In our culture, we have not learned to prioritize our desires. We have learned that saying NO can be considered rude and turn you into a selfish or unsociable person, depending on the case.


Low self-esteem and the need for acceptance by others can also make us prone to saying yes to things we don’t want to do. It is easier to say “Yes,” and get carried away, than to say No, and risk being left out o our social circle. Some people find it easier to say no than others. The lower the level of self-esteem, the more difficult it will be for us to say no.


Always saying yes is a way of adapting to the environment, since it allows us to fit in socially, and to please the people we love close to. The yes is a social tool, even if inside we want a NO for that situation.
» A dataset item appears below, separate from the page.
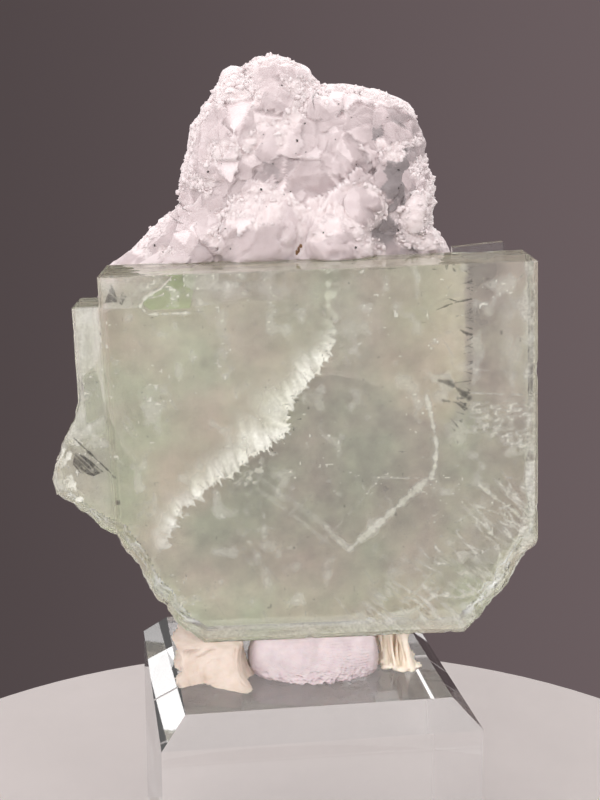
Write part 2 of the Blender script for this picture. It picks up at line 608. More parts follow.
def face_relief(x, z):
    """How far each point of the fluorite's front face lies behind the flat, in millimetres."""
    p = columns(x, 0.0, z)
    relief = 0.02 * (fractal(p * 0.16, 3, 5) + 1)
    upper = smooth(-0.08, 0.08, z - (BAND_FOOT + 0.02 * (x + 20) + 0.05 * fractal(p * 0.8, 2, 3)))
    relief += 0.05 * upper * smooth(-5.0, -9.0, x)
    ridges = 1 - np.abs(value_noise(columns((x + z) * 0.42, 0.0, (x - z) * 0.12), 7))
    relief += near_lower_right(x, z) * (0.22 * ridges ** 3 + 0.07 * fractal(p * 1.1, 4, 8))
    mottle = smooth(15.8, 16.8, x) * smooth(31.3, 30.8, z) * smooth(22.0, 26.0, z)
    relief += mottle * 0.09 * np.abs(fractal(p * 1.5, 4, 9))
    pits = (fractal(p * (1.6, 1.0, 2.6), 3, 12) > 0.42) & (z > 44.6) & (x > 14)
    return np.clip(relief + 0.12 * pits, 0, 0.6)


def side_ring(edge, outward, rough, y, depth, seed, further=0.0):
    """The outline at one depth: conchoidal where broken, otherwise striated and slightly nicked."""
    p = columns(edge[:, 0] * 0.5, y * 0.5, edge[:, 1] * 0.5)
    end = min(y, depth - y)
    slope = 0.8 * np.exp(-end / 0.8) * (1 + 0.7 * value_noise(p * 0.9, seed + 1))
    scoops = 0.55 * np.abs(fractal(p * 0.8, 4, seed + 2)) + 0.16 * np.abs(fractal(p * 3.1, 3, seed + 3))
    scoops -= smooth(19.0, 14.0, edge[:, 1]) * smooth(24.0, 20.0, edge[:, 0])
    nick = np.clip(fractal(p * 1.3, 3, seed + 4) - 0.5, 0, 1) * 0.9 * math.exp(-end / 0.5)
    lines = 0.05 * np.abs(fractal(p * (0.4, 5.0, 0.4), 3, seed + 5))
    straight = (0.14 if end < 0.01 else 0.0) + nick + lines
    inset = rough * (slope + scoops) + (1 - rough) * straight + further
    return edge - outward * inset[:, None]


def slab(outline, front, back, seed, spacing, front_rings, back_rings, relief=False):
    """A closed slab with the outline given at its middle depth."""
    edge, outward, rough = sampled_outline(outline, spacing)
    count = len(edge)
    middle = np.array([-4.0, 24.0]) if relief else np.mean(np.array(outline), 0)
    depth = back - front
    layers = [0.0, 0.12, 0.3] + list(np.linspace(0.6, depth - 0.6, 22)) + [depth - 0.3, depth - 0.12, depth]
    rings = [side_ring(edge, outward, rough, y, depth, seed) for y in layers]

    def end_rings(ring, number, y):
        """Rings from the slab's edge in towards its middle."""
        flats = [middle + (ring - middle) * (r / number) ** 0.92 for r in range(number, 0, -1)]
        return [columns(flat[:, 0], y, flat[:, 1]) for flat in flats]

    sides = [columns(ring[:, 0], front + y, ring[:, 1]) for ring, y in zip(rings[1:-1], layers[1:-1])]
    all_rings = end_rings(rings[0], front_rings, front) + sides + end_rings(rings[-1], back_rings, back)
    points = np.vstack(all_rings)
    numbers = np.arange(len(points)).reshape(-1, count)
    back_start = front_rings + len(sides)
    across = np.vstack([numbers[:1], numbers[front_rings:back_start + 1]])
    if relief:
        face = points[:front_rings * count]
        off = inside_outline(face[:, 0], face[:, 2], list(map(tuple, rings[0][::6])))[1]
        face[:, 1] += face_relief(face[:, 0], face[:, 2]) * smooth(0.0, 1.2, off)
    faces = [between(numbers[:front_rings]), between(across)[:, ::-1], between(numbers[back_start:])[:, ::-1]]
    centre = len(points)
    points = np.vstack([points, [[middle[0], front + 0.02, middle[1]], [middle[0], back, middle[1]]]])
    last_front, last_back = numbers[front_rings - 1], numbers[-1]
    faces.append(columns(centre, last_front, np.roll(last_front, -1)))
    faces.append(columns(centre + 1, np.roll(last_back, -1), last_back))
    return points, [face for part in faces for face in part.tolist()]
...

All these factors can lead us to accept many situations to feel loved and accepted. The problem is that we have a great fear of being alienated or separated that we do not allow ourselves to give too many negatives, even if they are justified.


Conflict arises specifically when two opposing needs meet. If someone asks us to do something that we do want to do, there is no conflict. They are two needs that go in the same direction. But if they ask us to do something that we don’t want to do, that’s when we get into conflict. We have to decide which we need to prioritize.


Saying “No” in time will prevent us from doing things we don’t want to do. We have to learn to prioritize what we want to do and put our will before that of others. It’s not about being selfish, and we don’t have to feel bad or guilty about it. It is simply a matter of looking after our interests. If we do not take them into account, no one will.